И отворачивалась. А что было в ее глазах, я знаю и ничего сделать с этим не могу. Я тянусь к ней Парижем, а она отворачивается, отворачивается от Парижа, запачканного моими восторгами, во всем ей чудится уловка, хитрость моя и изворотливость, она и представить не может, до чего все это бескорыстно.
Как только увидел город, захотелось поделиться с нею, Парижа не убудет, а она станет счастливей, я не мог ошибиться, что ехать надо было именно сюда, здесь никому нет до тебя дела, никто не заглянет лишний раз в душу, не спросит сочувственно: «Плохо тебе?»
Здесь все вопиет: «Хорошо, хорошо, тебе хорошо, правда хорошо тебе, это я только для тебя, я — Париж, и, представляешь, только для тебя, никого нет, ты да я».
И не услышать это восклицание было невозможно, и не поверить невозможно, и она слышала, но ответить ей было нечем.
Она мучилась, бедная, но Париж не умел сочувствовать, он умел радовать, но сочувствовать он не умел и не собирался учиться, ему хватало самого себя, и он бежал дальше, опережая нас.

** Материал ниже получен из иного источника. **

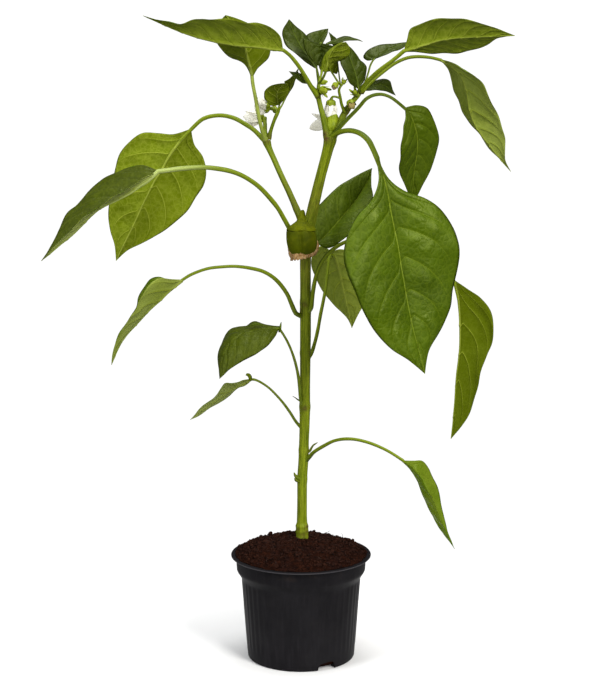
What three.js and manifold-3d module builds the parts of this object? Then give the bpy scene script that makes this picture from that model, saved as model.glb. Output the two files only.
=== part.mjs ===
import * as THREE from 'three';
import Module from 'manifold-3d';

// ---------------------------------------------------------------- driving dimensions (mm)
const RIM_D = 120;            // outside diameter of the pot's lip
const POT_H = 90.6;           // height of the pot
const LIP_T = 1.6;            // thickness of the lip
const LIP_W = 4.4;            // how far the lip stands out past the inner wall
const COLLAR_D = 112;         // outside diameter of the collar under the lip
const COLLAR_Z = 76;          // lower edge of the collar
const BODY_TOP_D = 101.6;     // outside diameter of the body just under the collar
const BASE_D = 92;            // outside diameter at the foot
const WALL = 1.8;             // wall thickness of the pot
const FLOOR = 2.2;            // floor thickness of the pot
const NOTCH_W = 17;           // width of a drain notch at the foot
const NOTCH_H = 7;            // height of a drain notch
const NOTCH_DEPTH = 10;       // how far a drain notch reaches in under the floor
const NOTCH_AT = [29, 149, 269];   // bearing of the drain notches, degrees right of the front
const SOIL_RIM_Z = 88.2;      // height of the soil where it meets the wall
const SOIL_TOP_Z = 100.4;     // height of the soil at the stem
const CLEAR = 0.3;            // gap between neighbouring pieces
const BLADE_T = 0.9;          // thickness of a leaf blade half way out
const RIB_T = 1.7;            // thickness of a leaf blade at its midrib near the base
const STEM_SIDES = 12;
const TWIG_SIDES = 8;

const wasm = await Module();
wasm.setup();
const { Manifold, Mesh } = wasm;

// ---------------------------------------------------------------- small vector helpers
const sub = (a, b) => [a[0] - b[0], a[1] - b[1], a[2] - b[2]];
const add = (a, b) => [a[0] + b[0], a[1] + b[1], a[2] + b[2]];
const mul = (a, k) => [a[0] * k, a[1] * k, a[2] * k];
const dot = (a, b) => a[0] * b[0] + a[1] * b[1] + a[2] * b[2];
const cross = (a, b) => [a[1] * b[2] - a[2] * b[1], a[2] * b[0] - a[0] * b[2], a[0] * b[1] - a[1] * b[0]];
const len = (a) => Math.hypot(a[0], a[1], a[2]);
const unit = (a) => { const l = len(a) || 1; return [a[0] / l, a[1] / l, a[2] / l]; };
const mix = (a, b, t) => [a[0] + (b[0] - a[0]) * t, a[1] + (b[1] - a[1]) * t, a[2] + (b[2] - a[2]) * t];

// a closed body from rings of equal count, capped by a fan at each end; from point "turn" of a ring on,
// the quads are split along their other diagonal, so that the two faces of a thin twisted blade stay parallel
function loft(rings, tip = null, turn = Infinity) {
  const n = rings[0].length, verts = [], tris = [];
  for (const r of rings) for (const p of r) verts.push(p);
  for (let i = 0; i + 1 < rings.length; i++) {
    for (let j = 0; j < n; j++) {
      const a = i * n + j, b = i * n + (j + 1) % n, c = a + n, d = b + n;
      if (j < turn) tris.push([a, b, d], [a, d, c]);
      else tris.push([a, b, c], [b, d, c]);
    }
  }
  const mid = (r) => mul(r.reduce(add, [0, 0, 0]), 1 / r.length);
  { const k = verts.length; verts.push(mid(rings[0])); for (let j = 0; j < n; j++) tris.push([k, (j + 1) % n, j]); }
  { const k = verts.length, o = (rings.length - 1) * n; verts.push(tip || mid(rings[rings.length - 1])); for (let j = 0; j < n; j++) tris.push([k, o + j, o + (j + 1) % n]); }
  return { verts, tris };
}

function volume({ verts, tris }) {
  let v = 0;
  for (const [a, b, c] of tris) v += dot(verts[a], cross(verts[b], verts[c]));
  return v / 6;
}

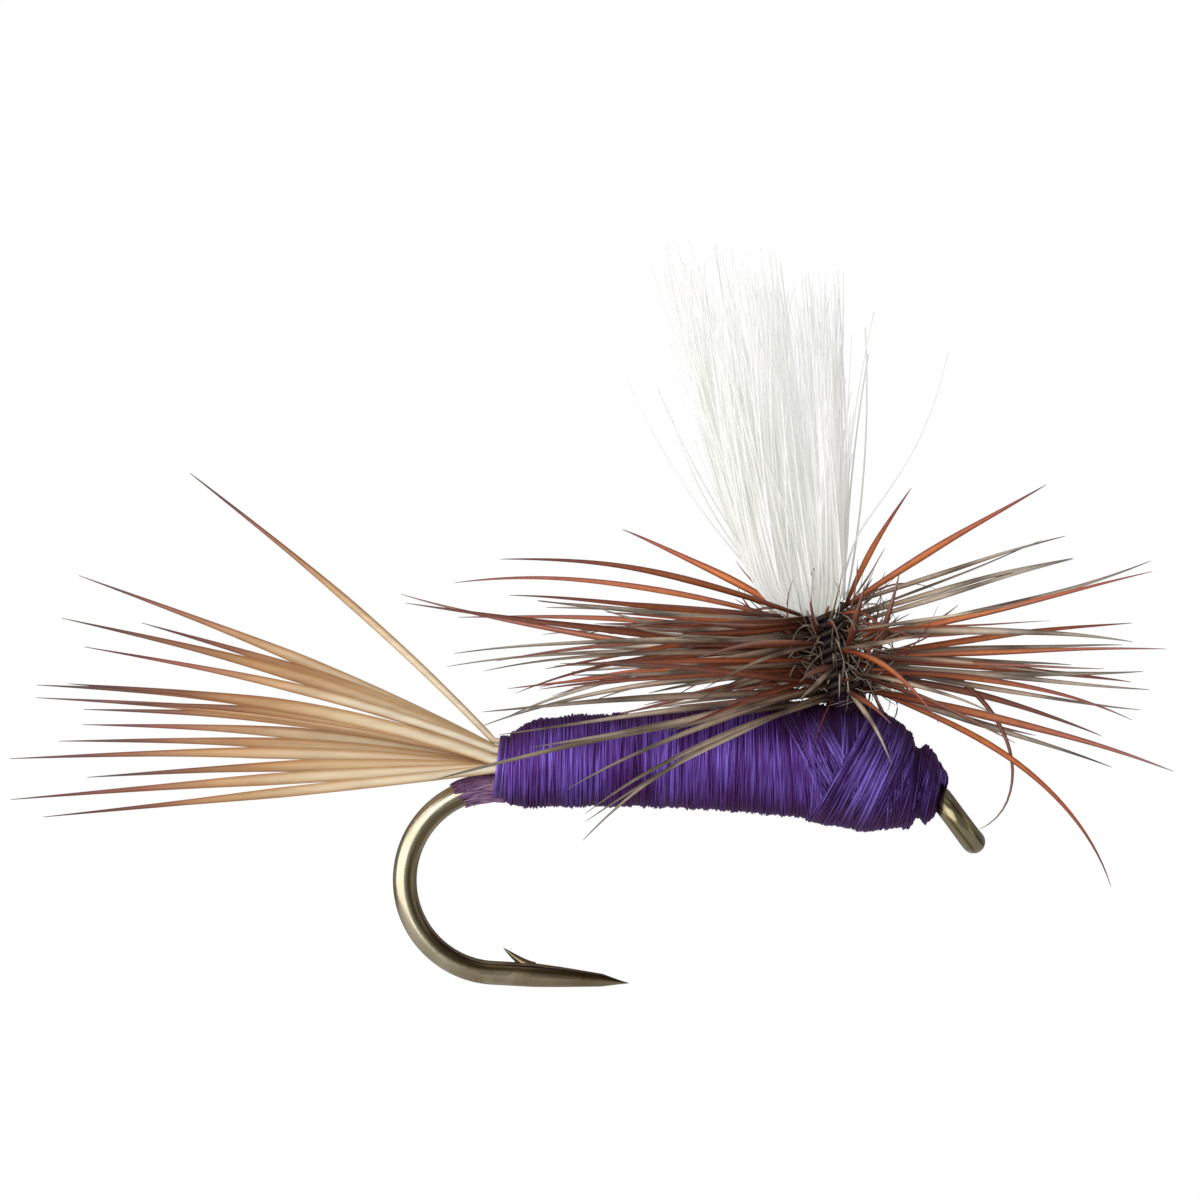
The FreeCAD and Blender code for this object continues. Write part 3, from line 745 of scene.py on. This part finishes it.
# How high a fibre arches, by how steeply it rises in degrees.
TAIL_ARCH = ((-7, 0.02), (-3, 0.18), (2, 0.20), (7, 0.34), (18, 0.22), (40, 0.20))
STEEP = 30
TAIL_COUNT = 16


def tail_fibres():
    """One stiff, slightly arched fibre for each CAD fibre."""
    r = np.random.default_rng(41)
    k = 44
    t = np.linspace(0, 1, k)
    knee_x = corners("tail_binding")[0][0] - 0.03
    paths, radii, flats = [], [], []
    for number in range(1, TAIL_COUNT + 1):
        butt, tip = fibre_ends(number)
        root = np.array([knee_x, butt[1], butt[2]])
        rise = math.degrees(math.atan2(tip[2] - root[2], root[0] - tip[0]))
        arch = np.interp(rise, *zip(*TAIL_ARCH)) + r.normal() * 0.03
        line = root + t[:, None] * (tip - root)
        line[:, 2] += arch * np.sin(math.pi * t ** 0.85)
        line[:, 1] += 0.1 * r.normal() * np.sin(math.pi * t)
        inner = np.array([root + [0.35, 0, 0], root + [0.15, 0, 0]])
        paths.append(np.concatenate([inner, line]))
        full = 0.074 if rise > STEEP else r.uniform(0.095, 0.138)
        swell = 0.82 + 0.18 * np.sin(math.pi * np.clip(t / 0.7, 0, 1))
        taper = np.clip((1 - t) / 0.52, 0, 1) ** (0.75 if rise > STEEP else 1.0)
        radii.append(np.concatenate([[full * 0.8, full * 0.82], full * swell * taper + 0.006]))
        flats.append(0.8 if rise > STEEP else r.uniform(0.5, 0.66))
    n = len(paths)
    return sweep("tail_fibres", np.array(paths), np.array(radii), sides=12, flat=np.array(flats),
                 facing=(0.0, 1.0, 0.0), twist=r.normal(size=n) * 0.25, shade=r.random(n),
                 along=np.broadcast_to(np.concatenate([[0, 0], t]), (n, k + 2)))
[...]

А я все еще продолжал выкрикивать:
— Сан-Мишель, Люксембургский сад, Монпарнас…
Эту квартиру еще можно попытаться описать, труднее попасть в нее. Вход с улицы устроен так, что вы обязательно ошибались дверью. И не понимали, как это вам удалось.
Вот она, дверь. Желтая, блестящая. Но вы ошибались. А иногда, глядя прямо в нее, ее не видели и звонили в соседнюю. Какая-то мифическая дверь. Есть и нет.
На древнем острове Сан-Луи, с которого, собственно, и начинался Париж, наверное, еще были странные входы, но этот один из самых странных. Наверное, четыреста лет назад здесь была маленькая гостиница, лестницу которой можно было преодолеть в три прыжка, правда согнувшись в три погибели и очень невысокому человеку. В эту щель в пространстве, ограниченную размером невидимой двери, и был втиснут весь наш трехэтажный дом.
Мы жили как в узкой башенке, внедренной в пространство огромного города, в самой этой щели, не просто в щели, а на самом ее верху, на острие, где непонятным образом примостилась маленькая комната с альковом, прямо-таки королевским, в который вели две небольшие ступени, с зеркалом и пристроенной кухонькой, не кухонькой даже, а плитой, вделанной в стену чуть ли не соседнего такого же дома.
И все это хрупкое творение парижской голи, что на выдумку хитра, глядело в окно на набережную, на Сену, на мост Пон-Мари через Сену, чудный тяжеленький мост Пон-Мари, на котором горели всю ночь фонари, а под ними целовались парижане. Они так целовались, что это хотелось показывать детям.
Девушки сидели на парапете, а парни оставались стоять прямо на мосту между раздвинутых девичьих ног, сжимая ладонями девичьи лица.
И, зная, что все это происходит здесь же, под твоими окнами, стоит только взглянуть, начинаешь испытывать такую грусть, которую унять скоро не удается.
Решили, что она ляжет с дочкой в алькове, мы с малышом на полу, комната рассчитана на одного подгулявшего мушкетера, не на нас, четверых. Но я благодарен своему парижскому приятелю и за это.
Она скептически осмотрела комнату, хотя та ей сразу понравилась, в другое время, в состоянии счастья, она бы, попав сюда, непременно расхохоталась — настолько комичной, похожей на теплую домашнюю туфлю была эта комната.